Thursday, July 8, 2010
 

Editorial


Should we lick our wounds?

By Dr. Charlene E. Reid

As gross as it sounds many animals lick their wounds. That is just a simple fact of nature. My son recently asked me why he couldn't lick the scrape on his arm after he fell, ( he's only five). To be honest I really didn't know why.

Are tissues, Band-aids, and a tube of neopsorin really substitutes for licking? Or do they run the risk of denying saliva one of its intended physiological functions?

What is Saliva?

Saliva is a fluid of mostly water which is secreted out of three pairs of salivary glands within the mou-th.These pairs are called the parotid, the submandibular and the sublingual glands. Indeed, these are the big three, responsible for every spit and every puddle of drool on one's pillow in the morning.

Now, what is the chemical composition of saliva? The stuff is mostly water (98 percent), and this portion of it is really somewhat inconsequential and no different from what comes out of the kitchen faucet.

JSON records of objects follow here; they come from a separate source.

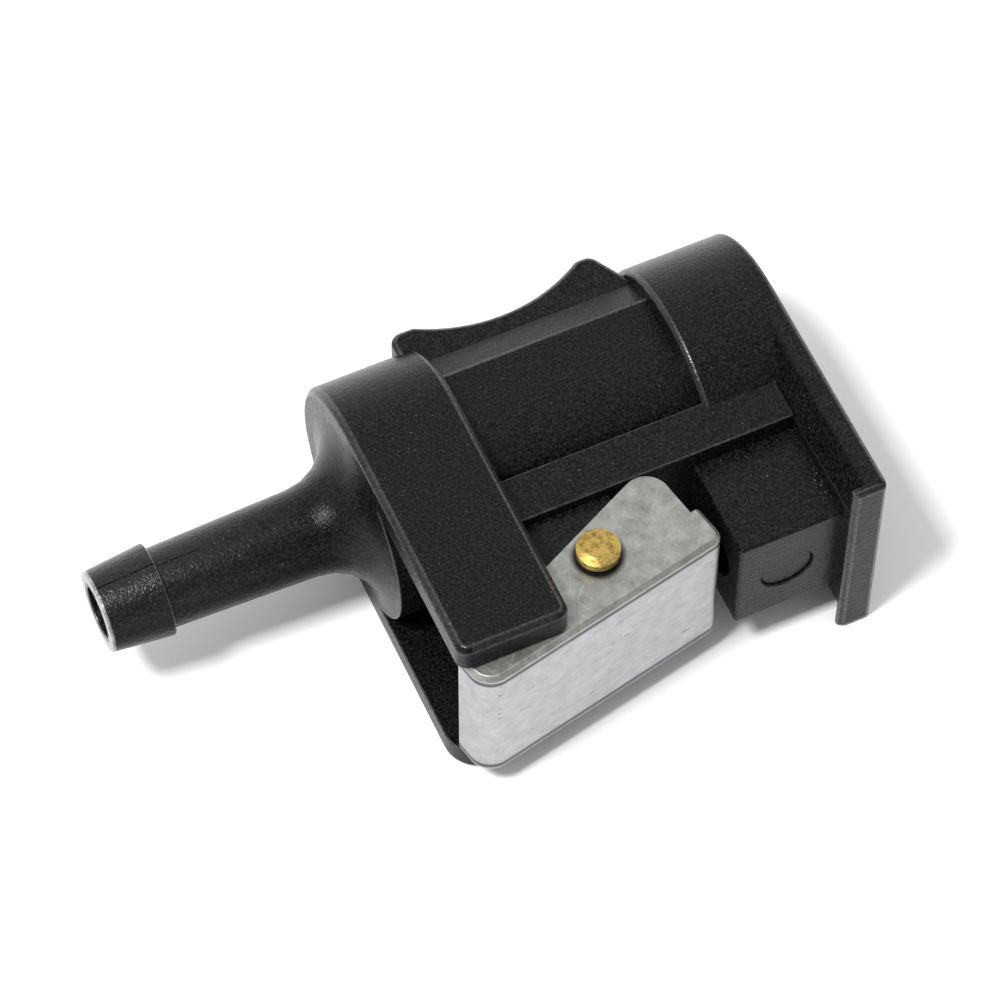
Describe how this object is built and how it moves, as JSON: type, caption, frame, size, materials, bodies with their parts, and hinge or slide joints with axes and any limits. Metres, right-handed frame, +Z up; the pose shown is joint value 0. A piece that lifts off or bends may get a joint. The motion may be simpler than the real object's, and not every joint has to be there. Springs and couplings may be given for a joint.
{
  "type": "fuel connector",
  "caption": "Quick-release fuel hose connector with hose barb, yoke, D-shaped mating flange, guide hole, sprung latch lever and spring-loaded check valve.",
  "frame": {"origin": "centre of the fuel port, in the plane of the mating face", "axes": "+X along the fuel axis out of the mating face, away from the hose barb; -Y towards the latch lever; +Z up as the connector lies on its side"},
  "size_m": [0.0701, 0.0397, 0.0246],
  "materials": {
    "moulding": "fine-grained black glass-filled nylon",
    "lever_steel": "satin, lightly scratched",
    "pin_brass": "dull, mottled",
    "spring_steel": "bright drawn wire",
    "insert": "smooth moulded",
    "seal": "fuel-resistant rubber"
  },
  "bodies": {
    "root": {"connector_body": "moulding", "pivot_pin": "pin_brass", "lever_spring": "spring_steel", "port_retainer": "insert", "port_seal": "seal", "valve_seat": "insert", "valve_spring": "spring_steel"},
    "lever": {"latch_lever": "lever_steel"},
    "valve": {"valve_poppet": "insert", "valve_seal": "seal"}
  },
  "joints": [
    {"name": "latch_pivot", "type": "hinge", "parent": "root", "child": "lever", "pos_m": [-0.0269, -0.0185, 0], "axis": [0, 0, -1], "range_deg": [0, 12], "stiffness_Nm_per_rad": 0.05, "springref_deg": -11.46, "deforming": ["lever_spring"]},
    {"name": "valve_slide", "type": "slide", "parent": "root", "child": "valve", "axis": [-1, 0, 0], "range_m": [0, 0.0035], "stiffness_N_per_m": 200, "springref_m": -0.005, "deforming": ["valve_spring"]}
  ]
}
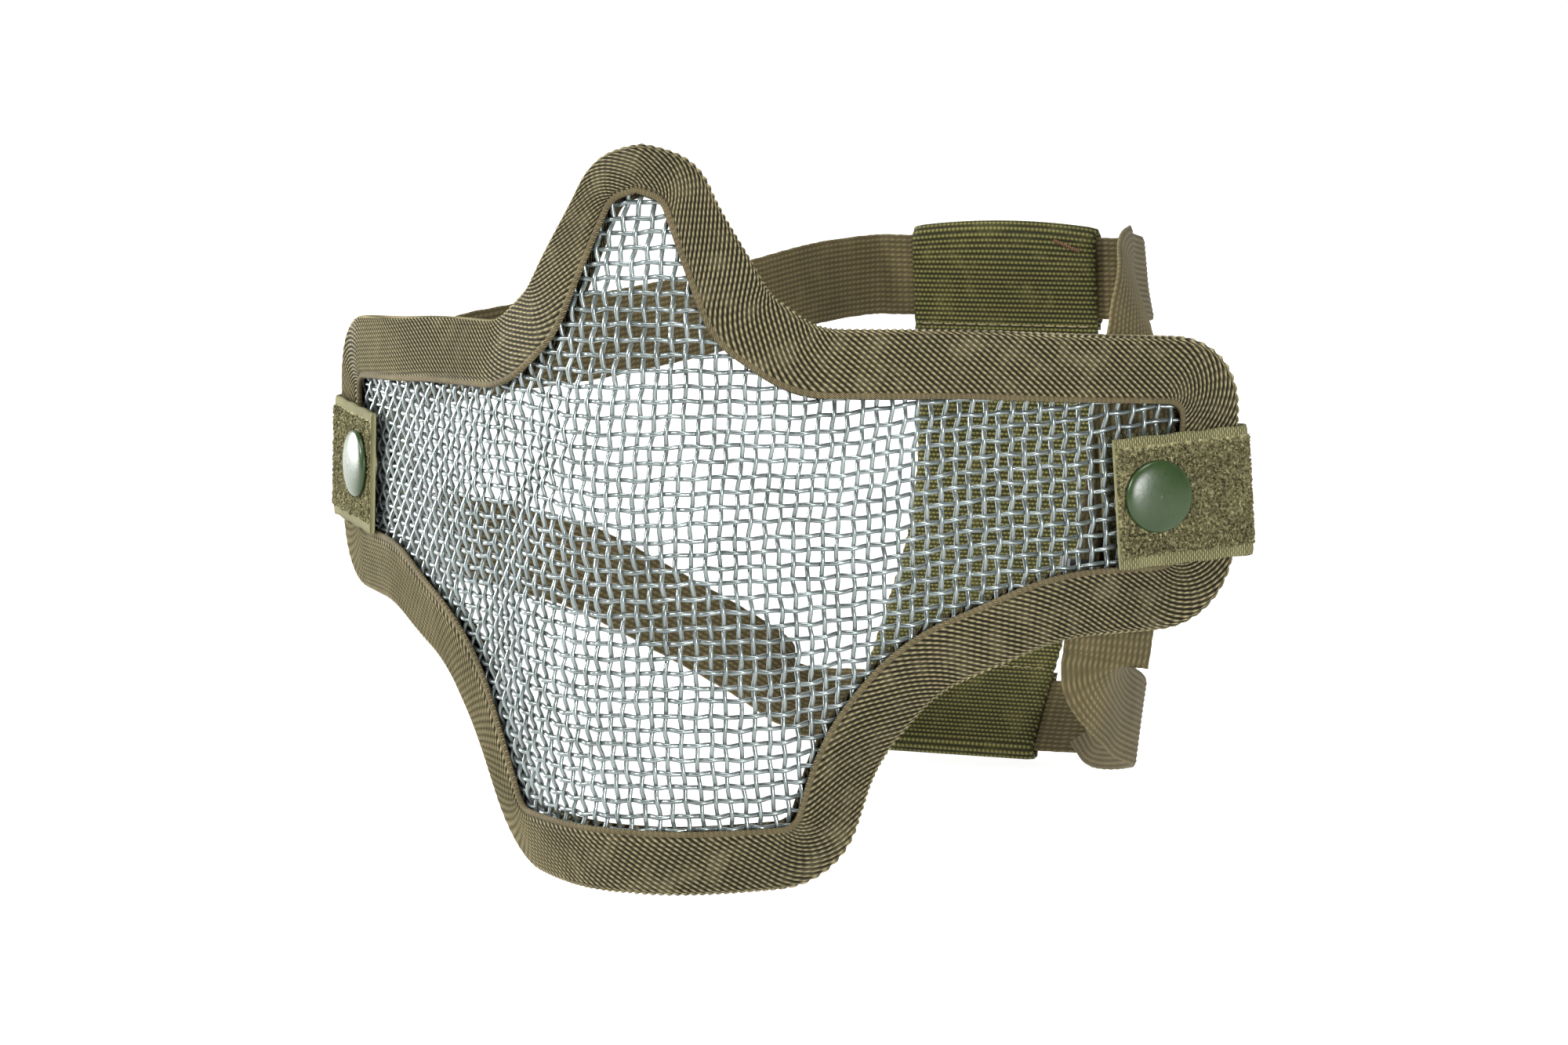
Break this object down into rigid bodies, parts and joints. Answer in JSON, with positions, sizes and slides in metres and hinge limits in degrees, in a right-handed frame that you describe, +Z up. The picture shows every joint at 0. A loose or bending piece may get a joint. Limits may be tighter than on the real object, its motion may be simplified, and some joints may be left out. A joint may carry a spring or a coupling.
{
  "type": "half face mask",
  "caption": "Half face mask of painted woven wire with a taped edge, side tabs with snap fasteners, two elastic straps and a webbing pad behind the head.",
  "frame": {"origin": "foot of the mask's centre line, at its lower edge and in line with the front of the chin; the wearer's face holds the mask there", "axes": "+Z up as worn, the mask faces -Y, +X is the wearer's left"},
  "size_m": [0.2176, 0.2312, 0.1654],
  "materials": {
    "wire": "satin grey-green paint on woven steel wire",
    "tape": "matt twill tape",
    "loop": "brushed loop pile",
    "elastic": "matt ribbed elastic",
    "pad": "matt ribbed webbing",
    "cap": "semi-gloss green paint",
    "snap": "nickel plate",
    "slider": "dark lacquer"
  },
  "bodies": {
    "mask": {"mesh_shell": "wire", "edge_binding": "tape", "left_tab_leaf": "loop", "right_tab_leaf": "loop", "left_snap_stud": "snap", "right_snap_stud": "snap", "left_snap_eyelet": "snap", "right_snap_eyelet": "snap", "upper_strap": "elastic", "lower_strap": "elastic"},
    "left_flap": {"left_tab_flap": "loop", "left_snap_cap": "cap", "left_snap_socket": "snap"},
    "right_flap": {"right_tab_flap": "loop", "right_snap_cap": "cap", "right_snap_socket": "snap"},
    "pad": {"back_pad": "pad"},
    "left_slider": {"left_strap_slider": "slider"},
    "right_slider": {"right_strap_slider": "slider"}
  },
  "joints": [
    {"name": "left_flap_opens", "type": "hinge", "parent": "mask", "child": "left_flap", "pos_m": [0.10541, 0.07524, 0.07224], "axis": [-0.0499, 0.0502, 0.9975], "range_deg": [0, 110]},
    {"name": "right_flap_opens", "type": "hinge", "parent": "mask", "child": "right_flap", "pos_m": [-0.10541, 0.07524, 0.07224], "axis": [-0.0499, -0.0502, -0.9975], "range_deg": [0, 110]},
    {"name": "pad_slides", "type": "slide", "parent": "mask", "child": "pad", "axis": [1, 0, 0], "range_m": [-0.006, 0.006]},
    {"name": "left_slider_slides", "type": "slide", "parent": "mask", "child": "left_slider", "axis": [-0.1154, -0.1373, -0.9838], "range_m": [-0.006, 0.006]},
    {"name": "right_slider_slides", "type": "slide", "parent": "mask", "child": "right_slider", "axis": [-0.398, 0.6539, -0.6434], "range_m": [-0.006, 0.006]}
  ]
}
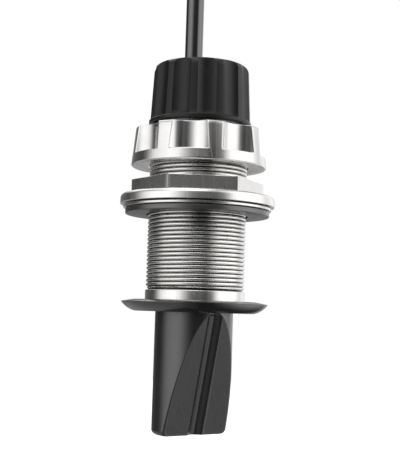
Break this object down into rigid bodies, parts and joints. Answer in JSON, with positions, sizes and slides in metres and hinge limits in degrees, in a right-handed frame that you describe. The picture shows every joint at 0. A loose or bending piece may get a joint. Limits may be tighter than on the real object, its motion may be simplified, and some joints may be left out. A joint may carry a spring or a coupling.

Obviously, if saliva was only water, one might as well just have a bottle of Sunny Isles laying around at all times for all the good it would do. Indeed, it's the remaining two percent that's the key to the importance of saliva.

This deceptively small portion contains several different chemicals - mucous, electrolytes, antibacterial compounds, and enzymes - all of which play their own particular role in one's mouth.

The enzymes in particular are pretty crucial, and one of them specifically: Ptyalin (from the amylase family of enzymes) serves to break down the starches in the food we eat, beginning the crucial processes of digestion long before the food ever reaches the stomach. It would surely be missed if it was gone.

The small amount of mucous within saliva turns it into what's called an alkaline chemical, meaning that it acts to neutralize acids in the mouth.

Why is this important? Well, when the urge is felt to vomit and the brain sends signals to the mouth to rapidly increase salivation, one should be grateful, because the acid from the stomach can be quite hazardous inside the mouth, throat and teeth. Saliva, in other words, protects the mouth from vomit.

Saliva acts to lubricate food in order to allow it to slide through the oesophagus without any unnecessary discomfort.

It allows one to taste what is being placed in the mouth.

It also aids in oral hygiene by cleaning unwanted microbes and bacteria from the mouth (the fact that the salivary glands slow down production during the night is the reason for "morning breath"), and the list goes on.

As for licking wounds... saliva definitely has an antibacterial element to it (and even trace amounts of hydrogen peroxide), which does, in fact, make it a bit more effective at cleaning wounds than actual water. In this light, perhaps this is one of its intended purposes that we simply don't use often enough. I think I'll stick to modern techniques.

Saliva is not just a gift to animals, but it is an important one to humans as well, and one that is far too often taken for granted.